95% of all Marriott timeshares are impossible to use points to get into.
Nice plan, $1500 to rent Aruba Platinum or Maui or KoOlina, NEVER HAPPEN 



korndoc said:


> WOW!
> 
> I just got off the phone with Marriott Reward support.  She said the 10% rule is an old rule and is no longer in use.
> 
> ...


----------



## JonP (Jan 4, 2007)

Eric said:


> 95% of all Marriott timeshares are impossible to use points to get into.
> Nice plan, $1500 to rent Aruba Platinum or Maui or KoOlina, NEVER HAPPEN



It may be very difficult but it is technically possible.  What about all the owners who do not own premium weeks but still pay the same level of MF's.   I have introduced MVCI to several friends who have bought (in most cases multiple weeks)...not anymore.


----------



## Eric (Jan 4, 2007)

Anything is possible but so is hitting the lottery. Except for Orlando and off season, you will not see villas for points.





JonP said:


> It may be very difficult but it is technically possible.  What about all the owners who do not own premium weeks but still pay the same level of MF's.   I have introduced MVCI to several friends who have bought (in most cases multiple weeks)...not anymore.


----------



## KenK (Jan 4, 2007)

So, even those MVCI weeks & hotel units & packages that might have been a bit easy to get into using points will now become much more difficult, as memberst start buying points to use instead of cash.?
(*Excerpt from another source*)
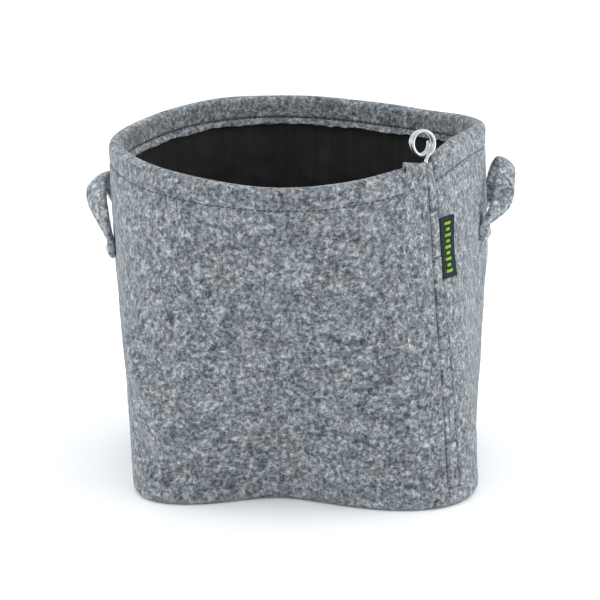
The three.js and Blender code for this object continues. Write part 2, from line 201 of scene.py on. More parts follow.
# (start, end, half width, size): the soft folds and hollows that the standing bag shows
FOLDS = [
    ((-143, 135), (-124, 50), 9, 5.2),
    ((-136, 52), (-131, 22), 12, -4.2),
    ((-57.5, 150), (-56.5, 45), 5, 0.9),
    ((-96, 62), (-84, 12), 15, -1.6),
    ((-72, 96), (-66, 20), 16, 1.4),
    ((-24, 120), (-14, 30), 14, 1.5),
    ((62, 150), (74, 20), 17, -2.0),
    ((118, 190), (104, 40), 18, 2.0),
    ((-178, 150), (-168, 30), 14, -1.4),
]


LARGE_LUMP, LARGE_LUMP_LENGTH = 0.7, 110
SMALL_LUMP, SMALL_LUMP_LENGTH = 0.32, 36
CALM_SHARE, CALM_HALF = 0.75, 12
FLAT_FOOT = 14


def relief(azimuth, height):
    """How far the standing wall is pushed out by its folds and lumps, the same for every layer."""
    calm = 1 - CALM_SHARE * bump(from_closure(azimuth) * POT_RADIUS, 0, CALM_HALF)
    small = SMALL_LUMP * np.clip((POT_HEIGHT - 30 - np.asarray(height, float)) / 60, 0, 1)
    total = LARGE_LUMP * waves(azimuth, height, 11, LARGE_LUMP_LENGTH)
    total = total + small * waves(azimuth, height, 12, SMALL_LUMP_LENGTH)
    for start, end, width, size in FOLDS:
        total = total + soft_fold(azimuth, height, start, end, width, size)
    settled_foot = np.clip(np.asarray(height, float) / FLAT_FOOT, 0, 1)
    beside = bump(from_closure(azimuth) * POT_RADIUS, -10, 4.5) * bump(height, 120, 110)
    return (total * calm + 0.8 * beside) * settled_foot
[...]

Flexibility will help. (Like having no kids in school or being retired)

So, many will have more points, but they may be pretty useless?


----------



## JonP (Jan 4, 2007)

With the ability now to purchase so many points I cannot see how Marriott can continue to promote trading weeks for points as a benefit (this could be construed as miss-selling!).  This option has been a major element (particularly travel packages) of every presentation and talk I have been to.  In fact during my past two visits to Club Son Antem, including this Xmas, the sales reps are promoting specific ownership portfolios as ‘points machines’.  I recently swapped my 3bed Gold at Playa Andaluza for points (110K) towards two travel packages; no way would I do this again when I can now simply purchase.

Furthermore, this easy route to points (especially when used for packages) can only lead to further limited availability of award hotel stays and air travel and accelerated devaluation of MR points and the MR program in general.  I am also an elite platinum member and have over the past few years collected a significant number of points; guess I’ve been lucky to have cashed them in annually and haven’t got a stack banked.

I really can’t understand how Marriott can benefit from such a scheme as this doesn’t promote brand loyalty which is the object of all award programs.


----------



## Dave M (Jan 4, 2007)

There is some evidence that this new points-purchase program was not well thought out by Marriott. It appears that the program was put in place as a way to generate revenue for Marriott _without_ giving full consideration to the adverse effect that it might have on MVCI timeshare sales. 

The same issues raised in this thread have been discussed internally by MVCI executives since Marriott put the program in place. It’s worth noting that the program was put in place by Marriott, not by MVCI, which represents less than 15% of Marriott’s total revenues. It’s not clear to me whether any key people at MVCI were consulted in advance of the program implementation.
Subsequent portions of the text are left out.